Consider that there are between 1200 and 3000 unreached, unengaged people groups. This means that these people groups have no gospel witness. They have no missionary, no preacher, no church, and no access to the gospel.  They likely have never heard the Name of Jesus, and definitely have never understood the gospel.  This leads to an obvious and powerful question that someone once asked:  “Does anyone deserve to hear the gospel twice, as long as there are those who have never heard it once?”  What is it going to take for the concept of unreached and unengaged people to become intolerable to us?  We are obligated to lay our lives down, our families down, and our churches down…to do whatever we need to do to get the gospel to the ends of the earth!

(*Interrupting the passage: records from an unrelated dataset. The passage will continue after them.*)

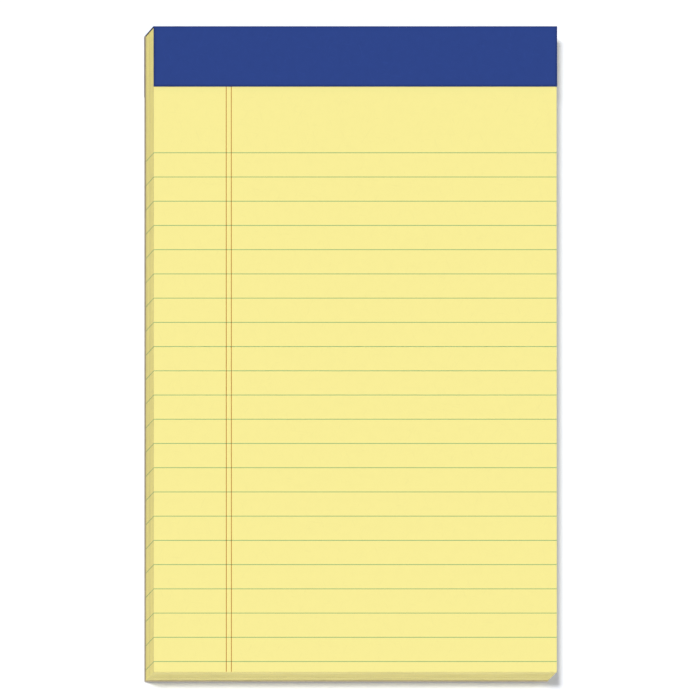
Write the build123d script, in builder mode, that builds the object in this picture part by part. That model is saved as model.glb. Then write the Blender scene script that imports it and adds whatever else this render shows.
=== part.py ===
from build123d import *
import os

# Legal pad lying on its back, in millimetres.
# +X is the reader's right, +Y points to the bound head, +Z out of the writing face.
# The origin is under the middle of the pad, on the surface it lies on.

# Sheets, padded into one block
sheet_width = 127.0
sheet_length = 203.2
sheet_count = 50
sheet_thickness = 0.104

# Chipboard back
board_thickness = 0.76

# Binding strip, glued down over the head, its depths measured from the outside of the fold
strip_thickness = 0.2
strip_front_depth = 19.05
strip_back_depth = 19.05
head_round = 0.15

# Staples of flattened wire, driven from the front and hidden by the strip
wire_width = 0.7
wire_thickness = 0.5
wire_edge_bevel = 0.12
wire_clearance = 0.03
crown_length = 12.7
clinch_length = 4.2
point_bevel = 0.3
bend_radius = 0.6
staple_inset = 8.0
staple_spacing = 63.5

# Levels and lines that the pieces share
board_bottom = strip_thickness
board_top = board_bottom + board_thickness
stack_height = sheet_count * sheet_thickness
stack_top = board_top + stack_height
tail_y = -(sheet_length + strip_thickness) / 2
head_y = tail_y + sheet_length
middle_y = (tail_y + head_y) / 2
staple_y = head_y - staple_inset

# Each staple: its node's name and the middle of its crown
staple_middles = {
    "staple_left": -staple_spacing / 2,
    "staple_right": staple_spacing / 2,
}


def staple_outline(middle_x, clearance=0.0):
    """Side view of one staple: a crown, two legs and two clinched ends, swollen by a clearance."""
    half = (crown_length - wire_thickness) / 2
    crown_z = stack_top - wire_thickness / 2
    clinch_z = board_bottom + wire_thickness / 2
    tip = half - clinch_length - clearance
    with BuildLine(mode=Mode.PRIVATE) as centreline:
        FilletPolyline(
            (middle_x - tip, clinch_z),
            (middle_x - half, clinch_z),
            (middle_x - half, crown_z),
            (middle_x + half, crown_z),
            (middle_x + half, clinch_z),
            (middle_x + tip, clinch_z),
            radius=bend_radius,
        )
    trace(centreline.line, line_width=wire_thickness + 2 * clearance)


def press_in_staples():
    """Cut the grooves and holes that the staples fill, in the piece being built."""
    for middle_x in staple_middles.values():
        with BuildSketch(Plane.XZ.offset(-staple_y)) as seat:
            staple_outline(middle_x, wire_clearance)
        extrude(seat.sketch, amount=wire_width / 2 + wire_clearance, both=True, mode=Mode.SUBTRACT)


# The block of sheets, its top corner at the head drawn round by the strip
with BuildPart() as sheet_stack:
    with BuildSketch(Plane.YZ) as stack_section:
        with Locations((middle_y, (board_top + stack_top) / 2)):
            Rectangle(sheet_length, stack_height)
        fillet(stack_section.vertices().group_by(Axis.X)[-1].sort_by(Axis.Y)[-1], head_round)
    extrude(amount=sheet_width / 2, both=True)
    press_in_staples()
sheet_stack.part.label = "sheet_stack"

# The chipboard back, its bottom corner at the head drawn round by the strip
with BuildPart() as backing_board:
    with BuildSketch(Plane.YZ) as board_section:
        with Locations((middle_y, (board_bottom + board_top) / 2)):
            Rectangle(sheet_length, board_thickness)
        fillet(board_section.vertices().group_by(Axis.X)[-1].sort_by(Axis.Y)[0], head_round)
    extrude(amount=sheet_width / 2, both=True)
    press_in_staples()
backing_board.part.label = "backing_board"

# The binding strip: front leg, bend over the head, back leg
with BuildPart() as binding_strip:
    with BuildSketch(Plane.YZ):
        with BuildLine():
            FilletPolyline(
                (head_y + strip_thickness - strip_front_depth, stack_top),
                (head_y, stack_top),
                (head_y, board_bottom),
                (head_y + strip_thickness - strip_back_depth, board_bottom),
                radius=head_round,
            )
            offset(amount=strip_thickness, side=Side.LEFT)
        make_face()
    extrude(amount=sheet_width / 2, both=True)
binding_strip.part.label = "binding_strip"

os.makedirs("parts", exist_ok=True)
export_step(sheet_stack.part, "parts/sheet_stack.step")
export_step(backing_board.part, "parts/backing_board.step")
export_step(binding_strip.part, "parts/binding_strip.step")

# The staples: chisel points on the clinched ends, and the wire's long edges flattened off
for node, middle_x in staple_middles.items():
    with BuildPart() as staple:
        with BuildSketch(Plane.XZ.offset(-staple_y)) as side_view:
            staple_outline(middle_x)
            end_corners = side_view.vertices().sort_by_distance((middle_x, board_bottom))[:4]
            chamfer(end_corners.sort_by(Axis.Y)[:2], point_bevel)
        extrude(amount=wire_width / 2, both=True)
        long_edges = staple.edges().group_by(Axis.Y)
        chamfer(long_edges[0] + long_edges[-1], wire_edge_bevel)
    staple.part.label = node
    export_step(staple.part, f"parts/{node}.step")
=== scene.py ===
"""Finishes, ruled sheets and studio of a small yellow legal pad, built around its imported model.

Lengths are in metres in the pad's own frame: +X to the reader's right, +Y towards the bound head,
+Z out of the writing face, with the origin under the middle of the pad.
"""

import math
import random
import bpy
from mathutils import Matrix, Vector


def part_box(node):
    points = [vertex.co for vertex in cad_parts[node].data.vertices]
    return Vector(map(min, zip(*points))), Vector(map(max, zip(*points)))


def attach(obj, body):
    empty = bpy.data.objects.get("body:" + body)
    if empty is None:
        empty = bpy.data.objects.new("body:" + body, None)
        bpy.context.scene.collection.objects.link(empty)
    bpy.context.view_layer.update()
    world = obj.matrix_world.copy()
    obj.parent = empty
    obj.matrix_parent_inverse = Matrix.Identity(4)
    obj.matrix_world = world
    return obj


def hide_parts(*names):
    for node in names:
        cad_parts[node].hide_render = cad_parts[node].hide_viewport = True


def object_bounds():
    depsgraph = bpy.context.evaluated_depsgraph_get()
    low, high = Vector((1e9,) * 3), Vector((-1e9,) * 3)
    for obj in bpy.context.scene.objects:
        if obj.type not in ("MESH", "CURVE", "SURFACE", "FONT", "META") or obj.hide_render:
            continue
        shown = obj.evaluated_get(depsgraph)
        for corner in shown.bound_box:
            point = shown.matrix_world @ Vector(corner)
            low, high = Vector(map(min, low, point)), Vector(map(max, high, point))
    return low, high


bl_info = {
    "name": "Legal Pad",
    "version": (1, 0, 0),
    "blender": (4, 5, 0),
    "location": "3D View > Sidebar > Legal Pad",
    "description": "Ruled sheets, paper and board finishes, and a plain studio for a legal pad",
    "category": "Object",
}

import bpy
from bpy.props import FloatProperty, FloatVectorProperty, IntProperty, PointerProperty
from mathutils import Matrix, Vector

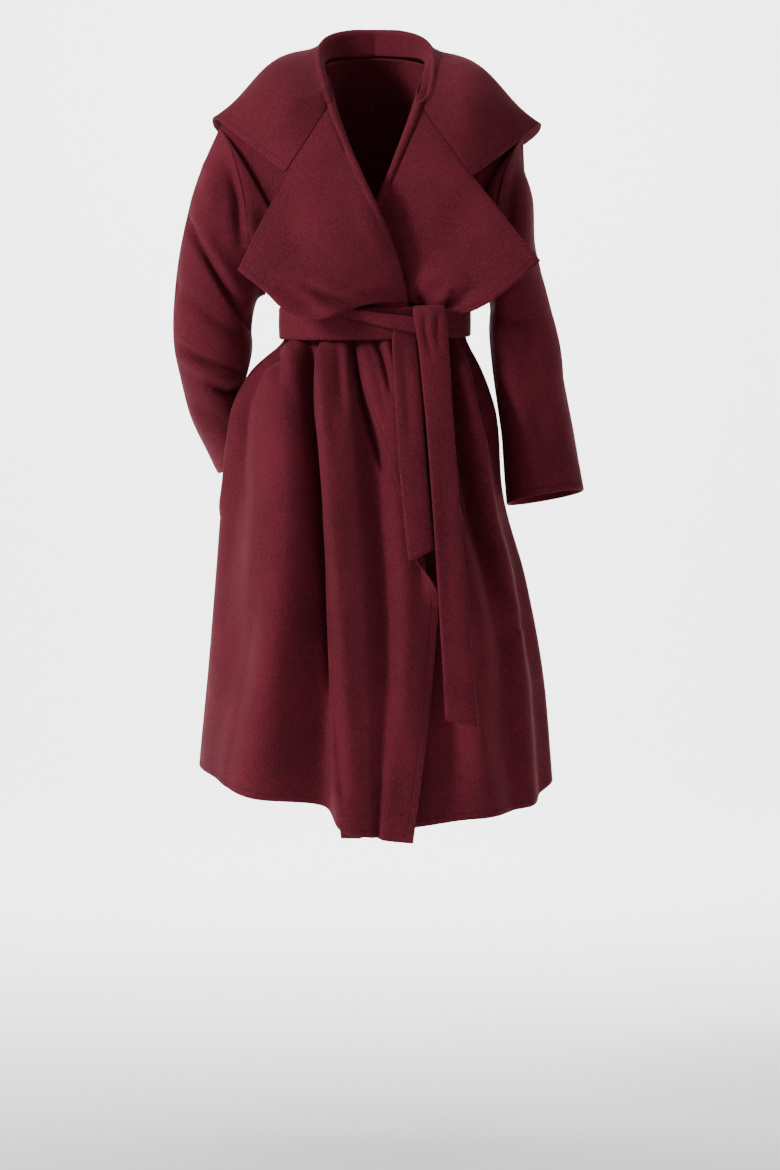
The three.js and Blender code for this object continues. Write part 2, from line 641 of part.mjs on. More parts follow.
// A strip along a path: each row has its left and right edge points, and how far its middle stands out.
function strip(rows, lengthCount, widthCount, thickness) {
  const rank = rows.map((_, i) => i / (rows.length - 1));
  const read = (name, axis, t) => through(rank, rows.map((r) => r[name][axis]), t);
  const grid = Array.from({ length: lengthCount }, (_, i) => {
    const t = i / (lengthCount - 1);
    const left = point(read("left", 0, t), read("left", 1, t), read("left", 2, t));
    const right = point(read("right", 0, t), read("right", 1, t), read("right", 2, t));
    const crown = through(rank, rows.map((r) => r.crown), t);
    return Array.from({ length: widthCount }, (_, j) => {
      const v = j / (widthCount - 1);
      return left.clone().lerp(right, v).add(point(0, -crown * 4 * v * (1 - v), 0));
    });
  });
  return wall(grid, thickness);
}
const bar = (left, right, crown) => ({ left, right, crown });
const TAIL_LONG = [
  bar([65, -115.2, -374], [85, -106.6, -374], 0),
  bar([58, -143, -358], [98, -139, -357], 3),
  bar([57, -156, -370], [102, -150, -370], 4),
  bar([61, -160, -392], [104, -154, -392], 4),
  bar([66, -164, -428], [107, -158, -429], 3),
  bar([76, -190, -532], [113, -182, -534], 2),
  bar([86, -209, -660], [123, -200, -662], 2),
  bar([95, -222, -800], [135, -214, -804], 2),
  bar([103, -231, -945], [147, -224, -957], 2),
];
const TAIL_SHORT = [
  bar([32, -124.6, -356], [62, -119.2, -356], 1),
  bar([30, -125, -380], [60, -119.8, -380], 1),
  bar([27, -129, -412], [60, -124, -412], 1),
  bar([30, -164, -470], [66, -160, -470], 2),
  bar([35, -189, -560], [72, -184, -560], 2),
  bar([42, -203, -640], [78, -197, -636], 2),
  bar([50, -211, -718], [84, -205, -703], 2),
];
const STRAND = [
  bar([-34, -125.4, -373], [-34, -125.4, -362], 1),
  bar([-8, -127.4, -380], [-6, -127.4, -365], 1),
  bar([18, -129.2, -387], [20, -129.2, -369], 1),
  bar([52, -129.4, -393], [54, -129.4, -373], 1),
];
const flipped = (rows) => rows.map((r) => bar(r.right, r.left, r.crown));
piece("belt_tail_long", strip(TAIL_LONG, 22, 4, BELT_THICK));
piece("belt_tail_short", strip(TAIL_SHORT, 15, 4, BELT_THICK));
piece("belt_strand", strip(flipped(STRAND), 8, 4, BELT_THICK));

export default group;
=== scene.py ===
"""A belted wrap coat of thick burgundy wool, hollow, as it hangs when worn.

Each piece is a grid of points in the middle of its cloth, worked out in millimetres from the CAD solids'
own sizes, with closer seams. It is creased and thickened to a thin shell. Front -Y, wearer's right -X.
"""

import math

import bpy
import numpy as np
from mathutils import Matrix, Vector


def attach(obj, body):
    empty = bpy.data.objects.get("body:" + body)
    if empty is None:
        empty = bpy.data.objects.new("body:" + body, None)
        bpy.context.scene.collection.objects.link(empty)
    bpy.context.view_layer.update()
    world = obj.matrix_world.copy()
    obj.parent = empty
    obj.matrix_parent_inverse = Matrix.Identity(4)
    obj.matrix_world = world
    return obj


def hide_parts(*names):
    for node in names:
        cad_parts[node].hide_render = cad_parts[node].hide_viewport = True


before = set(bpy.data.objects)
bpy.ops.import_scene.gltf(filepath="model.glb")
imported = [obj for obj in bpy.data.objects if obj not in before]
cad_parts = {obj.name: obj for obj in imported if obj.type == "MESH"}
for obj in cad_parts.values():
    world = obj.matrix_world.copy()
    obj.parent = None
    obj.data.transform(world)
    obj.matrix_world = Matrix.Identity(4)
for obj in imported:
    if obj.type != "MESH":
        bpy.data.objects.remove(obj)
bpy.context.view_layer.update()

MM = 0.001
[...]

We must assume responsibility for more than just our immediate area or we go from Acts 1:8 Christians to Acts 8:1 Christians.  In Acts 1:8 Jesus commands His followers to go from Jerusalem and Judea to Samaria and to the uttermost parts of the earth.  The power of the Holy Spirit came in Acts 2 and some 3000 people were converted.  The church exploded with growth.  By Act 5 they are some 5000 people following Christ in Jerusalem.  The church has grown so significantly that they select seven deacons to help serve the needy among the believers.  In Acts 7, one of those deacons preaches ad message on the street that ends with him being stoned to death.  Then we read in Acts 8:1, “Saul was in hearty agreement with putting him to death.  And on that day a great persecution began against the church in Jerusalem, and they were all scattered throughout the regions of Judea and Samaria, except the apostles.”  The obvious question is, why were they not already in the regions of Judea and Samaria?  Well, God was powerfully working in Jerusalem.  The church was growing and thriving.  There was work still to be done.  But, Jesus’ command still should have taken precedence over all the practical and pragmatic responses.  They should have been aggressively going and getting the gospel out.  If they would not willingly go, God would scatter them with persecution and suffering.  Whatever it took, Jesus would get His gospel out and He still will today.  If we refuse to embrace Acts 1:8, we should not be surprised if Jesus introduces us to Acts 8:1.